§ **To do**
Everything from the line with "bottom_panel();" through the line with "if empty is" should be repeated exactly, both of those lines included, and nothing else.

§ **Recorded information**
■ ■ ■

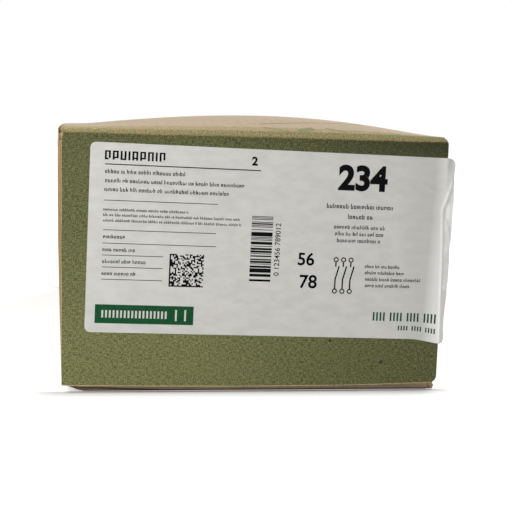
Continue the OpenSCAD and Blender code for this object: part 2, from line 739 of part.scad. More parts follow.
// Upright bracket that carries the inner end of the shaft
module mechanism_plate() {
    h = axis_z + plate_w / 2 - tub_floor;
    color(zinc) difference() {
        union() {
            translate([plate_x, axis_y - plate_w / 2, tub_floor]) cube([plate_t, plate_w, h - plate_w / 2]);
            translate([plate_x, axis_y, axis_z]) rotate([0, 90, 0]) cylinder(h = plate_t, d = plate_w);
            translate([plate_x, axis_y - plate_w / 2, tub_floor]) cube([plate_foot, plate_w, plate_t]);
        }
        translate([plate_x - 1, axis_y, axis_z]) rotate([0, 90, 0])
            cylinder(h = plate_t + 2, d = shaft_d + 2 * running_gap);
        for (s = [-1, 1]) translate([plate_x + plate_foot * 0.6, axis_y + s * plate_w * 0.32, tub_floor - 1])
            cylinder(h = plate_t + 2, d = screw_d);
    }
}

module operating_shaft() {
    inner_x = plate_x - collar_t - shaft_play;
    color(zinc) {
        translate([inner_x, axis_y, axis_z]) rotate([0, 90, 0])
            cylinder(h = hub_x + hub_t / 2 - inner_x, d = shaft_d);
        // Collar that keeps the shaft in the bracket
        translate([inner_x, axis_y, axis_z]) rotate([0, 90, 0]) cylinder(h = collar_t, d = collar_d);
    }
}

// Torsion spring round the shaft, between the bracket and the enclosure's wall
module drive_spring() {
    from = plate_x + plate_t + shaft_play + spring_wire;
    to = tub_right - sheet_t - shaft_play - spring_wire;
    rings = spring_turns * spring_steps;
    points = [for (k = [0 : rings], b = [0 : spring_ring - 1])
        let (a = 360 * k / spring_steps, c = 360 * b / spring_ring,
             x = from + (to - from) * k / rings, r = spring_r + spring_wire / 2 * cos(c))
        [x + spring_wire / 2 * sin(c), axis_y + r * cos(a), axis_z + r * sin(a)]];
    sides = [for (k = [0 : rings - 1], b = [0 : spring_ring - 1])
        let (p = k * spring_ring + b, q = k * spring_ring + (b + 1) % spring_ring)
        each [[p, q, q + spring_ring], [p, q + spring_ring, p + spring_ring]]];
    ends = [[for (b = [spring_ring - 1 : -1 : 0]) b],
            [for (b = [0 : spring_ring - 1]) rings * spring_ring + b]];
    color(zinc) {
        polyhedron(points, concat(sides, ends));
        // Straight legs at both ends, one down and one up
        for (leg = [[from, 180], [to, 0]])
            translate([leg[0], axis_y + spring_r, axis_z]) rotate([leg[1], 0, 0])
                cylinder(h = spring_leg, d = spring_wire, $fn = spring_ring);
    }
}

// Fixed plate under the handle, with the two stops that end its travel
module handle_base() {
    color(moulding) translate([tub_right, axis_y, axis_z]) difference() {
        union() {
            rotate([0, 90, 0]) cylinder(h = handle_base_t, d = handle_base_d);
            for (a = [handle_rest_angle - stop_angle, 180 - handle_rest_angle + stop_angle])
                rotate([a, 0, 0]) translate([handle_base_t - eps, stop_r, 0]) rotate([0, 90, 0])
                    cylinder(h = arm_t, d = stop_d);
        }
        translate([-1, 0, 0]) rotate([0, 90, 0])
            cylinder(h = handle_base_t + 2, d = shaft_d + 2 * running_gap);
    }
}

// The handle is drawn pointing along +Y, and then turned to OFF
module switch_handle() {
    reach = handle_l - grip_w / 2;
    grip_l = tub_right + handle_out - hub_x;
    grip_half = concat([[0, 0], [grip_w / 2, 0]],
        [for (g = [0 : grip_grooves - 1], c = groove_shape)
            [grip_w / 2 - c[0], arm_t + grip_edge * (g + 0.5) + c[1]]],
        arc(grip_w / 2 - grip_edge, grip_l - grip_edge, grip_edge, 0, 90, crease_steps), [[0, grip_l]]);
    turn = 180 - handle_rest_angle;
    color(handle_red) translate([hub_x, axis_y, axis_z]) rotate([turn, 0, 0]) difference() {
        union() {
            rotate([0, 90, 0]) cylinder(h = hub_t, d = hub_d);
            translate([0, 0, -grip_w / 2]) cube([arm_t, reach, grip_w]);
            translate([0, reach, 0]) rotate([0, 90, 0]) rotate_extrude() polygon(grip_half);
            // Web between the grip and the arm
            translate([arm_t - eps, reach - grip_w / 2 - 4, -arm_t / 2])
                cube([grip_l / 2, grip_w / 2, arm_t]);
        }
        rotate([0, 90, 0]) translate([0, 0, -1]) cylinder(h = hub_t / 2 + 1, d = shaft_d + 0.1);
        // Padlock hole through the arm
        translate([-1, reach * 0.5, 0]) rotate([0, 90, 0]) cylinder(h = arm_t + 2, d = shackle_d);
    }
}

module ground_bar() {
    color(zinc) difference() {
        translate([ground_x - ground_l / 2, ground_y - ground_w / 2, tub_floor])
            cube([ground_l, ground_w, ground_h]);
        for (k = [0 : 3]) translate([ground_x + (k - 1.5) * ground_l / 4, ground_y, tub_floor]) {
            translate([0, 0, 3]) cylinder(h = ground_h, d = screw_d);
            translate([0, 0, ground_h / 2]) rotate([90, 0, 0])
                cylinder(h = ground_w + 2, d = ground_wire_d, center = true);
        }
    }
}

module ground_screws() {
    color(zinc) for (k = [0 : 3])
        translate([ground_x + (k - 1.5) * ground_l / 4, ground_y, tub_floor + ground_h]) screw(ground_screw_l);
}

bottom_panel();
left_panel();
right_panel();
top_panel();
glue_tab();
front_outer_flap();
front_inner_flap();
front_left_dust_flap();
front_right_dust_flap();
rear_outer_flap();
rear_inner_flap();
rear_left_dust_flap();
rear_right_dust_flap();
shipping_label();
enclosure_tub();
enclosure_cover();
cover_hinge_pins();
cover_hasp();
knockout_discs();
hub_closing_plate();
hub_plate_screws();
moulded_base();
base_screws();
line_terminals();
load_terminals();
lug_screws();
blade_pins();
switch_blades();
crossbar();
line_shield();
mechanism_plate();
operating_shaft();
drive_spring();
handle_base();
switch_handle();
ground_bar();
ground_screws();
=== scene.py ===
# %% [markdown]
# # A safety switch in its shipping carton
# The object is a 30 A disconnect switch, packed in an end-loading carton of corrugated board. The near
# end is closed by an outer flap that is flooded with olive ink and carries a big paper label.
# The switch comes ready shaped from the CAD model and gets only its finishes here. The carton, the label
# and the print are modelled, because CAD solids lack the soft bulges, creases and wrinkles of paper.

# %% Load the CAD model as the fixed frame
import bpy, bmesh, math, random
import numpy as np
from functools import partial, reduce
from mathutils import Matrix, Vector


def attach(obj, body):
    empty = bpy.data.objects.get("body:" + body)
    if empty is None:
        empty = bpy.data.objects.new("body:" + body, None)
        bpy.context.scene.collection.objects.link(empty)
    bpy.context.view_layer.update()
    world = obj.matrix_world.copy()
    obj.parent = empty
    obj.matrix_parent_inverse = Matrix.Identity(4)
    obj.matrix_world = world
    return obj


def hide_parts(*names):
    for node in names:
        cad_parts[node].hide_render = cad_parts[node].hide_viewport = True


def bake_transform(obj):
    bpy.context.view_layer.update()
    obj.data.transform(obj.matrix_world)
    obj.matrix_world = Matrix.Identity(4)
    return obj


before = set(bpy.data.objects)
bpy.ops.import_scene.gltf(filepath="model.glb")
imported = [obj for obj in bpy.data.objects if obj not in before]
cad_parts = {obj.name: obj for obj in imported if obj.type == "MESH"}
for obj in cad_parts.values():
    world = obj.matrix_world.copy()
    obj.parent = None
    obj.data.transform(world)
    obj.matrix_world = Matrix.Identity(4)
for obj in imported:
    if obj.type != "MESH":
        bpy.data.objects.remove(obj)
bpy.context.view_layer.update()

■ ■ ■

§ **Exercise answer**
bottom_panel();
left_panel();
right_panel();
top_panel();
glue_tab();
front_outer_flap();
front_inner_flap();
front_left_dust_flap();
front_right_dust_flap();
rear_outer_flap();
rear_inner_flap();
rear_left_dust_flap();
rear_right_dust_flap();
shipping_label();
enclosure_tub();
enclosure_cover();
cover_hinge_pins();
cover_hasp();
knockout_discs();
hub_closing_plate();
hub_plate_screws();
moulded_base();
base_screws();
line_terminals();
load_terminals();
lug_screws();
blade_pins();
switch_blades();
crossbar();
line_shield();
mechanism_plate();
operating_shaft();
drive_spring();
handle_base();
switch_handle();
ground_bar();
ground_screws();
=== scene.py ===
# %% [markdown]
# # A safety switch in its shipping carton
# The object is a 30 A disconnect switch, packed in an end-loading carton of corrugated board. The near
# end is closed by an outer flap that is flooded with olive ink and carries a big paper label.
# The switch comes ready shaped from the CAD model and gets only its finishes here. The carton, the label
# and the print are modelled, because CAD solids lack the soft bulges, creases and wrinkles of paper.

# %% Load the CAD model as the fixed frame
import bpy, bmesh, math, random
import numpy as np
from functools import partial, reduce
from mathutils import Matrix, Vector


def attach(obj, body):
    empty = bpy.data.objects.get("body:" + body)
    if empty is None:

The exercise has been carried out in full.